But the real question is : How does one translate all these protest into people ignoring the games. Or, more importantly, avoiding Chinese products.

You might want to see where your keyboard and monitor are made before you commit to that one.
posted by SteveInMaine at 10:58 AM on April 7, 2008


China cares a hell of a lot more about the Olympics than some puny and ineffectual attempt at a boycott.
posted by Artw at 11:02 AM on April 7, 2008


I have no love for the money-worshipping, corporation pandering Olympic Committee or the Chinese government, but I do feel sorry for the people carrying the torch. If the protests have any effect on China, it will be prompting the government to jail a bunch more of their own in a fit of offended fury and rage.
posted by oneirodynia at 11:27 AM on April 7, 2008


Kristof: A Not-So-Fine Romance
posted by homunculus at 11:57 AM on April 7, 2008


Like a lot of other people, I dislike China's policies regarding Tibet, Darfur and basic human rights. So, on Wednesday I'm going to get off my ass and do a little protesting.

SF meetup perhaps?
posted by spork at 12:11 PM on April 7, 2008




S.F. is definitely going to try and top London and Paris. This weekend I saw a number of billboards and paid advertisements on the side of MUNI buses inviting people to the protest. I saw no notices of the event itself, from the IOC or the city, but I am well informed of when and where one should be with a picket sign or fire extinguisher.
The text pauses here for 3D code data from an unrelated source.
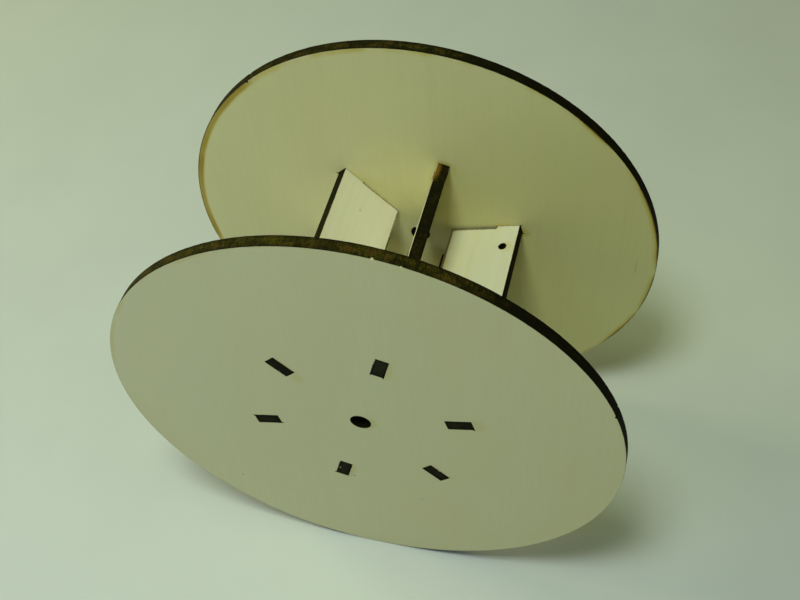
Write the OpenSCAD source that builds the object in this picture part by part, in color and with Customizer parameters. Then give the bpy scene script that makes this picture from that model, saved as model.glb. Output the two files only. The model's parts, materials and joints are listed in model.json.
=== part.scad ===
// Laser-cut plywood reel (spool): two round flanges held apart by six radial
// vanes.  Each vane is a flat board with a tab at each end, and every tab passes
// through a slot in a flange and ends flush with the flange's outer face.
//
// Frame: the reel's axis lies along Y, +Z is up, and the origin is on the axis,
// halfway between the outer faces.  The reel stands on both rims at
// Z = -flange_d / 2, and the front flange is the one on the -Y side.

/* [Sheet] */
// Thickness of the plywood sheet that every piece is cut from
ply_t = 4.8; // [4:0.1:5.5]

/* [Reel] */
// Diameter of both flanges
flange_d = 200; // [160:5:300]
// Overall width of the reel, from outer face to outer face
reel_w = 102; // [60:1:160]
// Diameter of the spindle hole in the middle of each flange
spindle_d = 8; // [4:0.5:12]
// Angle of the first vane about the axis, from +X towards +Z, in degrees
first_vane_angle = 15; // [0:1:59]

/* [Vanes] */
// Distance from the axis to a vane's inner edge
vane_inner_r = 15; // [10:1:20]
// Distance from the axis to a vane's outer edge, which the winding lies on
vane_outer_r = 45; // [40:1:60]
// Radial width of each tab, measured in from the vane's outer edge
tab_w = 10; // [6:1:15]

/* [Slots] */
// Gap left between a tab and its slot on every side
slot_gap = 0.1; // [0.05:0.05:0.3]

/* [Anchor hole] */
// Diameter of the hole that takes the start of the winding
anchor_d = 3.2; // [2:0.1:5]
// Distance from the vane's outer edge to the middle of the anchor hole
anchor_inset = 5.4; // [4:0.1:8]
// Distance from the rear flange's inner face to the middle of the anchor hole
anchor_from_flange = 11.2; // [6:0.1:30]

/* [Hidden] */

// Number of vanes around the axis, one for each vane named above
vane_count = 6;
// Number of the vane that carries the anchor hole
anchor_vane = 1;
// Length of a vane between its shoulders: the space that the winding fills
gap_w = reel_w - 2 * ply_t;
// Radial distance from the axis to a vane's shoulder, where its tabs begin
shoulder_r = vane_outer_r - tab_w;
// Distance from the middle of the reel to each flange's inner face
inner_face_y = gap_w / 2;
// How far a cutting tool reaches past the faces that it cuts through
cut_over = 1;
// Sides on the large circles and on the small holes
rim_fn = 180;
hole_fn = 48;

// Colours of the sheet's pale veneer faces, by piece
flange_color = [0.80, 0.79, 0.62];
vane_color = [0.86, 0.84, 0.64];

// Angle of a vane about the reel's axis
function vane_angle(number) = first_vane_angle + (number - 1) * 360 / vane_count;

// Puts its children at a vane's place: X runs outwards along the vane, Y along
// the reel's axis and Z through the vane's thickness.
module at_vane(number) {
    rotate([0, -vane_angle(number), 0])
        children();
}

// Outline of one slot, drawn in the flange's own plane with X outwards.
module slot_outline() {
    translate([shoulder_r - slot_gap, -ply_t / 2 - slot_gap])
        square([tab_w + 2 * slot_gap, ply_t + 2 * slot_gap]);
}

// A flange lying in the XY plane with its back at Z = 0: a disc with the spindle
// hole in the middle and one slot for each vane.
module flange_blank() {
    difference() {
        cylinder(d = flange_d, h = ply_t, $fn = rim_fn);
        translate([0, 0, -cut_over])
            cylinder(d = spindle_d, h = ply_t + 2 * cut_over, $fn = hole_fn);
        for (number = [1 : vane_count]) {
            rotate(vane_angle(number))
                translate([0, 0, -cut_over])
                    linear_extrude(ply_t + 2 * cut_over)
                        slot_outline();
        }
    }
}

// Outline of a vane, drawn with X outwards and Y along the reel's axis.  The
// outer edge is straight from tab end to tab end, and the shoulders step in
// from it by the width of the tabs.
module vane_outline() {
    translate([vane_inner_r, -gap_w / 2])
        square([vane_outer_r - vane_inner_r, gap_w]);
    translate([shoulder_r, -reel_w / 2])
        square([tab_w, reel_w]);
}

// A vane's board, centred on its own thickness.
module vane_board() {
    translate([0, 0, -ply_t / 2])
        linear_extrude(ply_t)
            vane_outline();
}

// The drill that makes the anchor hole through a vane's board.
module anchor_drill() {
    translate([vane_outer_r - anchor_inset, inner_face_y - anchor_from_flange, -ply_t / 2 - cut_over])
        cylinder(d = anchor_d, h = ply_t + 2 * cut_over, $fn = hole_fn);
}

// Flange on the -Y side.
module front_flange() {
    color(flange_color)
        translate([0, -inner_face_y, 0])
            rotate([90, 0, 0])
                flange_blank();
}

// Flange on the +Y side.
module rear_flange() {
    color(flange_color)
        translate([0, reel_w / 2, 0])
            rotate([90, 0, 0])
                flange_blank();
}

// One vane in its place.  Only the anchor vane is drilled.
module vane(number) {
    color(vane_color)
        at_vane(number)
            difference() {
                vane_board();
                if (number == anchor_vane) {
                    anchor_drill();
                }
            }
}

front_flange();
rear_flange();
vane(1);  // vane_1
vane(2);  // vane_2
vane(3);  // vane_3
vane(4);  // vane_4
vane(5);  // vane_5
vane(6);  // vane_6
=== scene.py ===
"""Looks for the laser-cut plywood reel: boards with charred cut edges, a pale table, light and a camera."""

import json
import math

import bpy
import numpy as np
from mathutils import Matrix, Vector, kdtree, noise
from mathutils.geometry import delaunay_2d_cdt


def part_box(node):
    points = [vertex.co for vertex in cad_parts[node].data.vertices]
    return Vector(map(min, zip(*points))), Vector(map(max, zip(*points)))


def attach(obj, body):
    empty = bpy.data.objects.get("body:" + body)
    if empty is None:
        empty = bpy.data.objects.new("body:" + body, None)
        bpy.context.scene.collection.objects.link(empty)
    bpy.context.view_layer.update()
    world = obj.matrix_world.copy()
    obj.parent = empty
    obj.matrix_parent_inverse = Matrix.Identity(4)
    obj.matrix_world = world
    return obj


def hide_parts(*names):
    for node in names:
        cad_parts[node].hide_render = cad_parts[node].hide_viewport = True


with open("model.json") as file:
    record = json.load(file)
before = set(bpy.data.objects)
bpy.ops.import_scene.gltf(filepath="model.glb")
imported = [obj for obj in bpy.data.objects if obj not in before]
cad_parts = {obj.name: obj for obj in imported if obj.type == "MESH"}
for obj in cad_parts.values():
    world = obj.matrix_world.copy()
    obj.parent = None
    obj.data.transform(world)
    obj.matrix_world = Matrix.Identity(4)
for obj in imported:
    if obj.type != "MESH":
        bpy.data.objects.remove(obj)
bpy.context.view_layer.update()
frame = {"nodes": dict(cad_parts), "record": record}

MM = 0.001
BODY = "root"

# ---------------------------------------------------------------- the design, read from the frame

nodes = frame["nodes"]
mounts = {mount["name"]: mount for mount in frame["record"]["mounts"]}


def node_points(name):
    """The corners of a CAD node's mesh, as rows of X, Y and Z."""
    return np.array([vertex.co for vertex in nodes[name].data.vertices])


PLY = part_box("rear_flange")[1].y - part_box("rear_flange")[0].y
OUTER_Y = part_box("rear_flange")[1].y
INNER_Y = OUTER_Y - PLY
FLANGE_R = float(np.hypot(node_points("front_flange")[:, 0], node_points("front_flange")[:, 2]).max())
SPINDLE_R = mounts["spindle_bore"]["dims"]["r_mm"] * MM
ANCHOR_R = mounts["anchor_hole"]["dims"]["r_mm"] * MM
ANCHOR = Vector(mounts["anchor_hole"]["pos_m"])
ANCHOR_VANE = 1
FIRST_ANGLE = math.atan2(ANCHOR.z, ANCHOR.x)
VANE_COUNT = sum(name.startswith("vane_") for name in nodes)


def vane_angle(number):
    """Angle of a vane about the reel's axis, from +X towards +Z."""
    return FIRST_ANGLE + (number - 1) * math.tau / VANE_COUNT


def vane_radii():
    """Radii of a vane's inner edge, of its shoulder and of its outer edge."""
    just_past = 0.1 * MM
    points = node_points("vane_1")
    outwards = points @ np.array([math.cos(FIRST_ANGLE), 0, math.sin(FIRST_ANGLE)])
    in_tab = np.abs(points[:, 1]) > INNER_Y + just_past
    return float(outwards.min()), float(outwards[in_tab].min()), float(outwards.max())


VANE_IN, SHOULDER, VANE_OUT = vane_radii()
# Gap left between a tab and its slot on every side
SLOT_GAP = 0.1 * MM

# ---------------------------------------------------------------- outlines, in a board's own plane

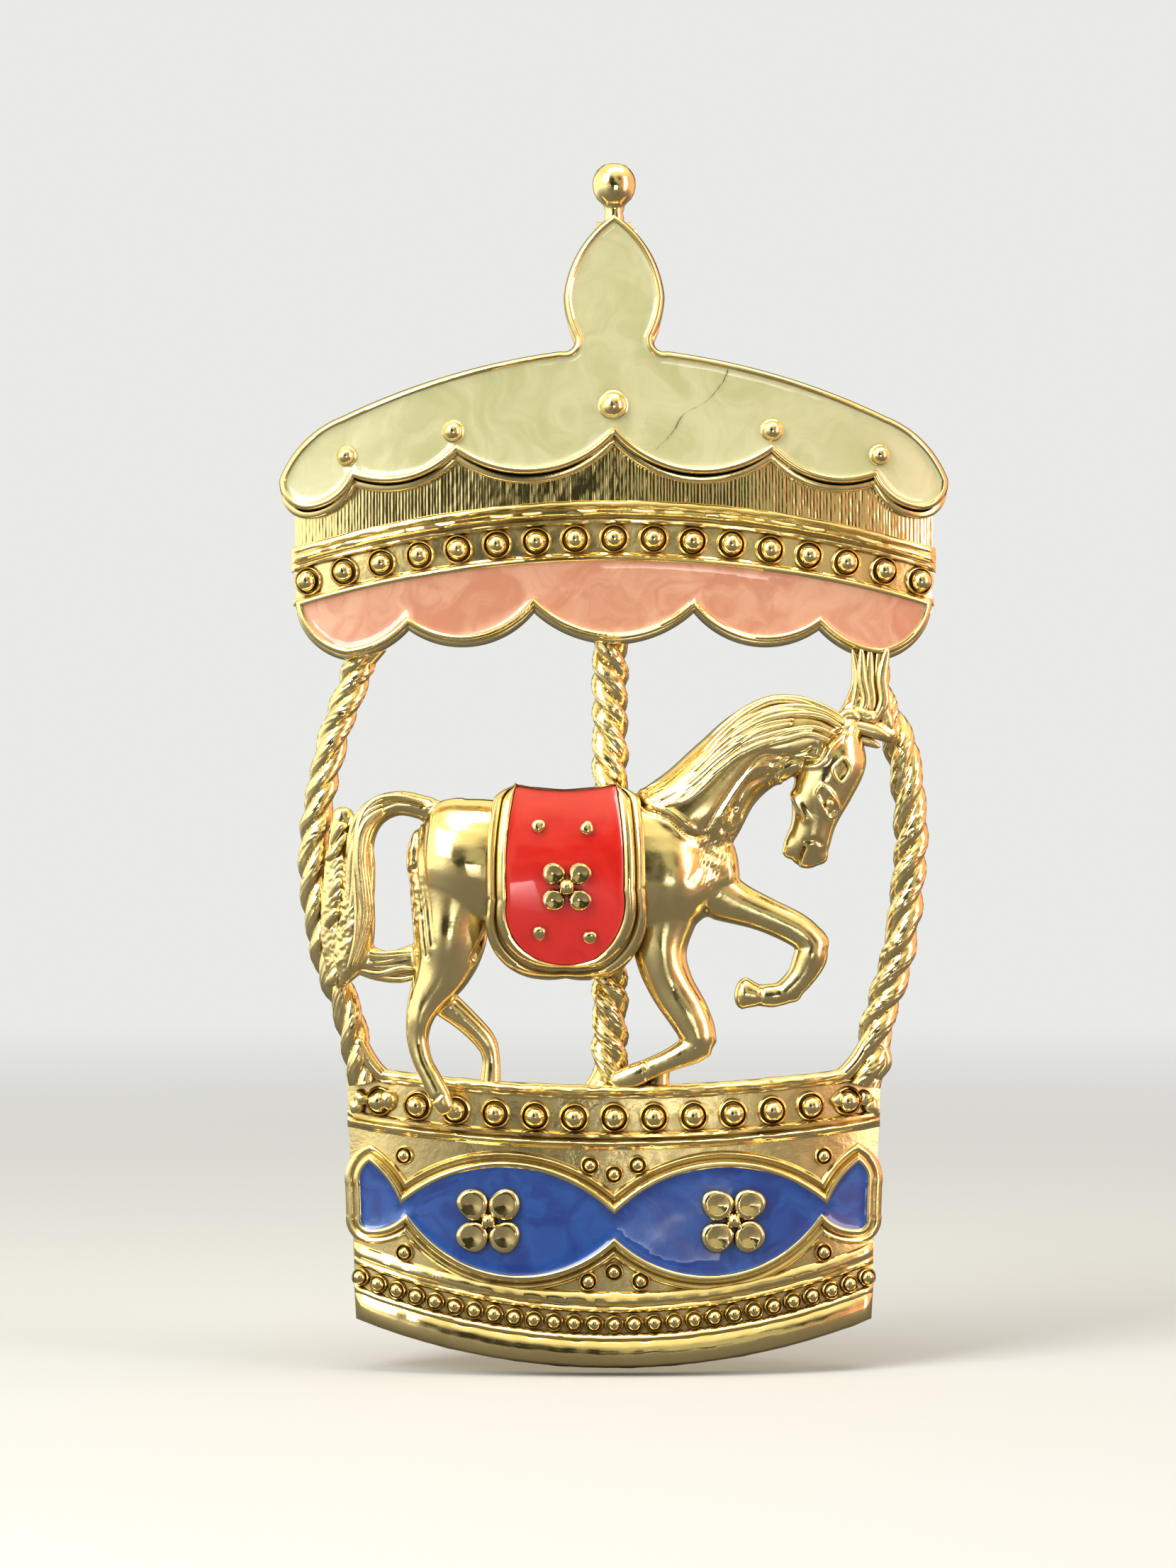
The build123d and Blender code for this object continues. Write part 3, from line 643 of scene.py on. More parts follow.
def build_finial():
    shape = Shape()
    neck = [(0.42, -2.3), (0.5, -1.9), (0.48, -1.6), (0.42, -1.35), (0.44, -1.15), (0.60, -0.95),
            (0.84, -0.72), (1.0, -0.42), (1.07, -0.05), (1.05, 0.28), (0.96, 0.52), (0.80, 0.76),
            (0.55, 0.96), (0.28, 1.04), (0.08, 1.06)]
    lathe(shape, (np.array([0, -4.35, 59.0]), np.eye(3)), neck, 40, 0.008)
    tube(shape, [(0, -3.4, 57.9), (0.02, -3.7, 58.2), (0.04, -3.75, 58.9), (0, -3.7, 59.5)],
         [0.5, 0.55, 0.5, 0.2], 20)
    piece("finial", shape, "gold plate smooth", ["finial_ball"])


def build_crack():
    """A hairline that wanders down through the crown's enamel."""
    count = 120
    path = smooth_path([(5.69, 49.88), (5.4, 49.1), (4.57, 48.15), (3.5, 47.55),
                        (2.9, 46.6), (2.07, 45.77)], count)
    made = np.random.default_rng(5)
    path[:, 0] += np.convolve(made.normal(0, 0.04, count), np.ones(5) / 5, "same")
    width = 0.04 * np.sin(np.linspace(0.25, math.pi - 0.2, count)) ** 0.5
    across = np.stack([width, width * 0.6], 1)
    shape = Shape()
    shape.rings([CANOPY.place(path + across * side, 1.035) for side in (-1, 1)], closed=False)
    piece("crown_hairline", shape, "crack", ())


def build_frieze(sizes):
    """The strip of fine upright hatching under the crown."""
    pitch = sizes.hatch_pitch / MM
    x = np.arange(-16.05, 16.06, pitch / 5)
    tall, rows = 4.2, 26
    made = np.random.default_rng(7)
    count = int(34 / pitch) + 2
    depth = made.uniform(0.25, 1.0, (count, 4))
    offset = np.cumsum(made.uniform(0.72, 1.28, count)) * pitch - 16.4
    rings = []
    for row in range(rows):
        share = row / (rows - 1)
        near = np.abs(x[:, None] - offset[None] - 0.03 * math.sin(row * 0.7)).argmin(1)
        gap = np.abs(x - offset[near])
        cut = depth[near, min(3, int(share * 4))] * (0.75 + 0.25 * np.sin(row * 1.3 + near * 2.1))
        groove = 0.034 * cut * np.exp(-(gap / (pitch * 0.30)) ** 2)
        height = 46.8 + CANOPY_ARCH[0] * (x / CANOPY_ARCH[1]) ** 2 - share * tall
        lift = 0.10 - groove + 0.05 * np.sin(x * 0.9 + 1) * share
        rings.append(CANOPY.place(np.stack([x, height], 1), lift))
    shape = Shape()
    shape.rings(rings, closed=False)
    square = 0.9 * np.array([(-1, -1), (1, -1), (1, 1), (-1, 1)])
    for cusp in ((-7.85, 45.7), (0, 46.5), (7.85, 45.7)):
        shape.add(CANOPY.place(square + cusp, -1.12), [[0, 1, 2, 3]])
    piece("canopy_frieze", shape, "gold plate smooth", (), sharp=60)


def build_canopy(sizes):
    build_frieze(sizes)
    upper = [(-0.22, 0.0), (-0.20, 0.16), (-0.10, 0.26), (0.02, 0.28), (0.10, 0.20), (0.15, 0.19),
             (0.20, 0.36), (0.30, 0.48), (0.42, 0.50), (0.52, 0.42), (0.58, 0.24), (0.66, 0.20),
             (0.72, 0.32), (0.80, 0.38), (0.90, 0.36), (0.98, 0.20), (1.02, 0.0)]
    shape = Shape()
    ridge(shape, CANOPY, CANOPY_ARCH, 43.1, 16.25, upper, seed=2)
    lower = [(-0.10, 0.0), (-0.06, 0.18), (0.04, 0.26), (0.14, 0.20), (0.20, 0.12), (0.30, 0.0)]
    ridge(shape, CANOPY, CANOPY_ARCH, 40.62, 16.15, lower, seed=5)
    piece("canopy_moulding", shape, "gold plate", ["canopy_upper_moulding"])
    width = sizes.rim_width / MM
    shape = Shape()
    skirt = [(-0.05, -0.9), (-0.04, -0.1), (0.0, 0.18), (0.06, 0.32), (0.16, 0.36), (0.3, 0.36)]
    rim(shape, CANOPY, VALANCE, skirt, drop=0.22)
    body = [(-0.04, 0.0), (-0.02, 0.50), (0.02, 0.68), (width * 0.3, 0.76), (width * 0.6, 0.77),
            (width * 0.9, 0.70), (width, 0.58), (width, 0.2)]
    rim(shape, CANOPY, VALANCE, body)
    piece("valance_wall", shape, "gold plate", ["valance_rim"])
    shape = Shape()
    fill(shape, CANOPY, inset(VALANCE, width - ENAMEL_OVERLAP), 0.54, sink=0.04, seed=9)
    piece("valance_fill", shape, "pink enamel", ["valance_enamel"], sharp=80)


def bow_places(bow, rule, middle, count, pitch):
    """Places that lie pitch apart along the bowed surface."""
    x = np.linspace(-bow.half_width * 0.97, bow.half_width * 0.97, 4000)
    y = -bow.depth * np.sqrt(1 - (x / bow.half_width) ** 2)
    far = np.concatenate([[0], np.cumsum(np.hypot(np.diff(x), np.diff(y)))])
    far -= np.interp(0, x, far)
    found = np.interp((np.arange(count) - (count - 1) / 2) * pitch, far, x)
    return [(float(v), middle + rule[0] * (v / rule[1]) ** 2) for v in found]


def bead_set(name, bow, places, sizes, nodes, lift):
    """Beads of (radius, cup inside, cup outside) sunk in round cups."""
    radius, inner, outer = sizes
    beads, cups = Shape(), Shape()
    for x, height in places:
        x, height = x + RANDOM.normal(0, 0.012), height + RANDOM.normal(0, 0.012)
        size = radius * (1 + RANDOM.normal(0, 0.02))
        lathe(beads, bow.stand(x, height, lift), ball_profile(size, -0.5, 11), 28, 0.015)
        lip = [(outer * 1.02, -0.06), (outer, 0.10), (outer * 0.95, 0.19), (outer * 0.88, 0.23),
               (inner * 1.08, 0.20), (inner, 0.10), (inner * 0.97, -0.02), (0.05, -0.03)]
        scale = 1.0 if radius > 0.3 else 0.6
        lathe(cups, bow.stand(x, height), [(r, z * scale) for r, z in lip], 32, 0.012)
    piece(name + "_pearls", beads, "gold plate smooth", nodes[:1])
    piece(name + "_seats", cups, "gold plate", nodes[1:])


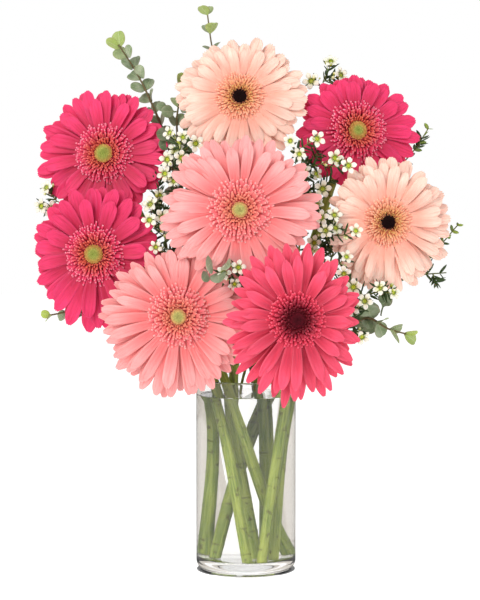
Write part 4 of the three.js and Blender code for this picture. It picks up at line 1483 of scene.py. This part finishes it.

And the *entire* SFPD has been called up that day as well...
posted by zeypher at 12:29 PM on April 7, 2008 [1 favorite]


"Table Tennis?"

If you thought for one second that the Olympics would be held in China without table tennis, you weren't thinking very clearly.
posted by mr_crash_davis at 12:30 PM on April 7, 2008 [2 favorites]




When the Utah Winter Olympics flame came through Louisville, it was pretty darn inspiring.

Now I just feel like a chump!

The San Francisco protesters should make 50 duplicate torches--then nobody will know which one is the real flame, and the olympics will have to be cancelled.
posted by mecran01 at 1:00 PM on April 7, 2008 [7 favorites]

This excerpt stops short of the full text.